■ RECORDS TO USE:

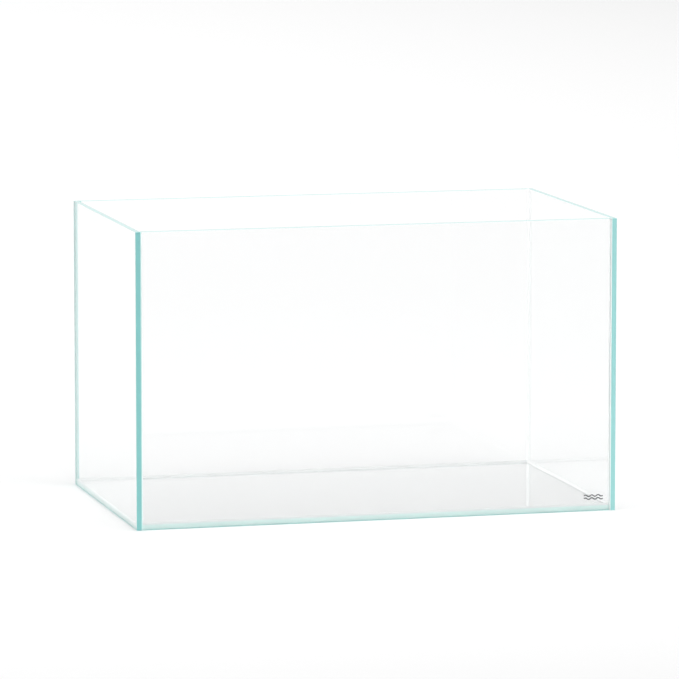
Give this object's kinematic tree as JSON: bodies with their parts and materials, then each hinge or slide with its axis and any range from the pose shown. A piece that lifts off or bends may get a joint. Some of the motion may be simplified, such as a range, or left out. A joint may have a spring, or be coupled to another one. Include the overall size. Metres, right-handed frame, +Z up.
{
  "type": "glass aquarium tank",
  "caption": "Rimless open-topped rectangular tank of clear glass panes bonded and sealed with clear silicone, for holding water, plants and fish.",
  "frame": {"origin": "centre of the footprint, on the ground plane under the base pane and the walls", "axes": "+X along the tank's length towards its right side pane, -Y towards the front pane with the mark, +Z up"},
  "size_m": [0.6, 0.3601, 0.36],
  "materials": {
    "clear_glass": "polished",
    "clear_silicone": "satin",
    "mark_ink": "matte"
  },
  "bodies": {
    "root": {"bottom_pane": "clear_glass", "front_pane": "clear_glass", "back_pane": "clear_glass", "left_pane": "clear_glass", "right_pane": "clear_glass", "bond_front_left": "clear_silicone", "bond_front_right": "clear_silicone", "bond_back_left": "clear_silicone", "bond_back_right": "clear_silicone", "bond_base_front": "clear_silicone", "bond_base_back": "clear_silicone", "bond_base_left": "clear_silicone", "bond_base_right": "clear_silicone", "bead_front_left": "clear_silicone", "bead_front_right": "clear_silicone", "bead_back_left": "clear_silicone", "bead_back_right": "clear_silicone", "bead_base_front": "clear_silicone", "bead_base_back": "clear_silicone", "bead_base_left": "clear_silicone", "bead_base_right": "clear_silicone", "mark_wave_lower": "mark_ink", "mark_wave_upper": "mark_ink"}
  },
  "joints": []
}
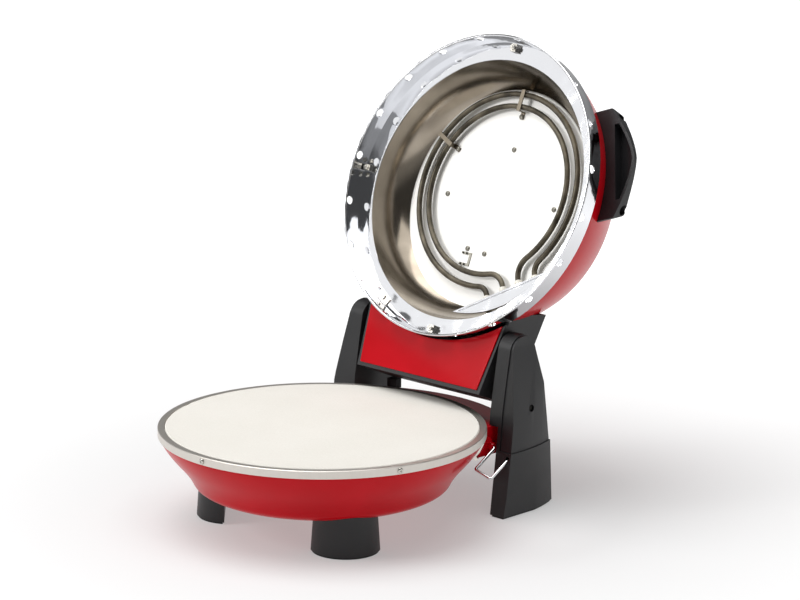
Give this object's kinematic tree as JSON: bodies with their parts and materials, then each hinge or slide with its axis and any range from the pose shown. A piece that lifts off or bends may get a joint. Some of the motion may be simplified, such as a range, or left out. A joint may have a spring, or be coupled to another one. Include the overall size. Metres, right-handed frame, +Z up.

■ EXERCISE OBJECTIVE: Your task is to return the full listing exactly as it was given.

■ ANSWER TO THE PROBLEM:
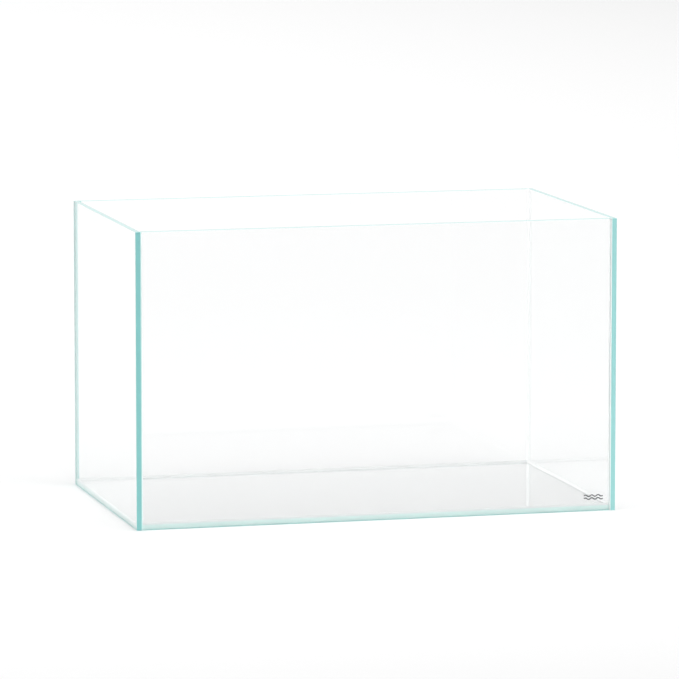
Give this object's kinematic tree as JSON: bodies with their parts and materials, then each hinge or slide with its axis and any range from the pose shown. A piece that lifts off or bends may get a joint. Some of the motion may be simplified, such as a range, or left out. A joint may have a spring, or be coupled to another one. Include the overall size. Metres, right-handed frame, +Z up.
{
  "type": "glass aquarium tank",
  "caption": "Rimless open-topped rectangular tank of clear glass panes bonded and sealed with clear silicone, for holding water, plants and fish.",
  "frame": {"origin": "centre of the footprint, on the ground plane under the base pane and the walls", "axes": "+X along the tank's length towards its right side pane, -Y towards the front pane with the mark, +Z up"},
  "size_m": [0.6, 0.3601, 0.36],
  "materials": {
    "clear_glass": "polished",
    "clear_silicone": "satin",
    "mark_ink": "matte"
  },
  "bodies": {
    "root": {"bottom_pane": "clear_glass", "front_pane": "clear_glass", "back_pane": "clear_glass", "left_pane": "clear_glass", "right_pane": "clear_glass", "bond_front_left": "clear_silicone", "bond_front_right": "clear_silicone", "bond_back_left": "clear_silicone", "bond_back_right": "clear_silicone", "bond_base_front": "clear_silicone", "bond_base_back": "clear_silicone", "bond_base_left": "clear_silicone", "bond_base_right": "clear_silicone", "bead_front_left": "clear_silicone", "bead_front_right": "clear_silicone", "bead_back_left": "clear_silicone", "bead_back_right": "clear_silicone", "bead_base_front": "clear_silicone", "bead_base_back": "clear_silicone", "bead_base_left": "clear_silicone", "bead_base_right": "clear_silicone", "mark_wave_lower": "mark_ink", "mark_wave_upper": "mark_ink"}
  },
  "joints": []
}
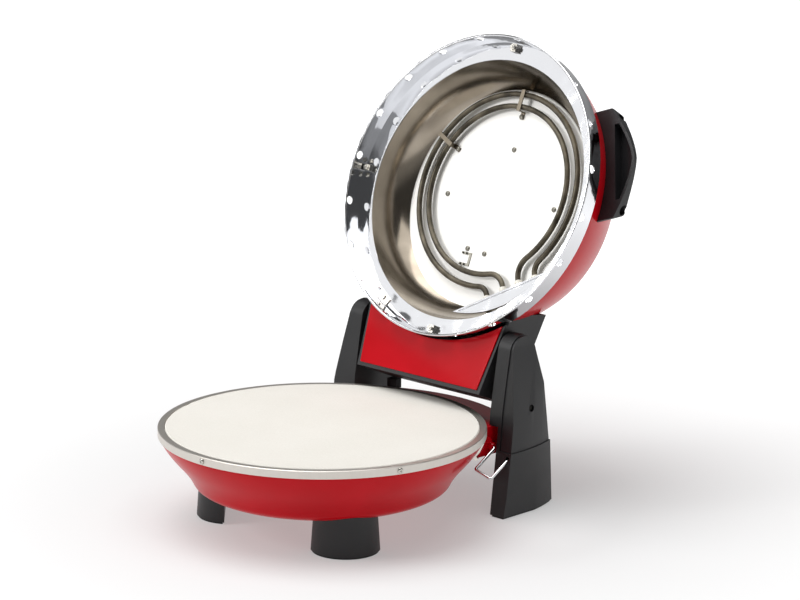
Give this object's kinematic tree as JSON: bodies with their parts and materials, then each hinge or slide with its axis and any range from the pose shown. A piece that lifts off or bends may get a joint. Some of the motion may be simplified, such as a range, or left out. A joint may have a spring, or be coupled to another one. Include the overall size. Metres, right-handed frame, +Z up.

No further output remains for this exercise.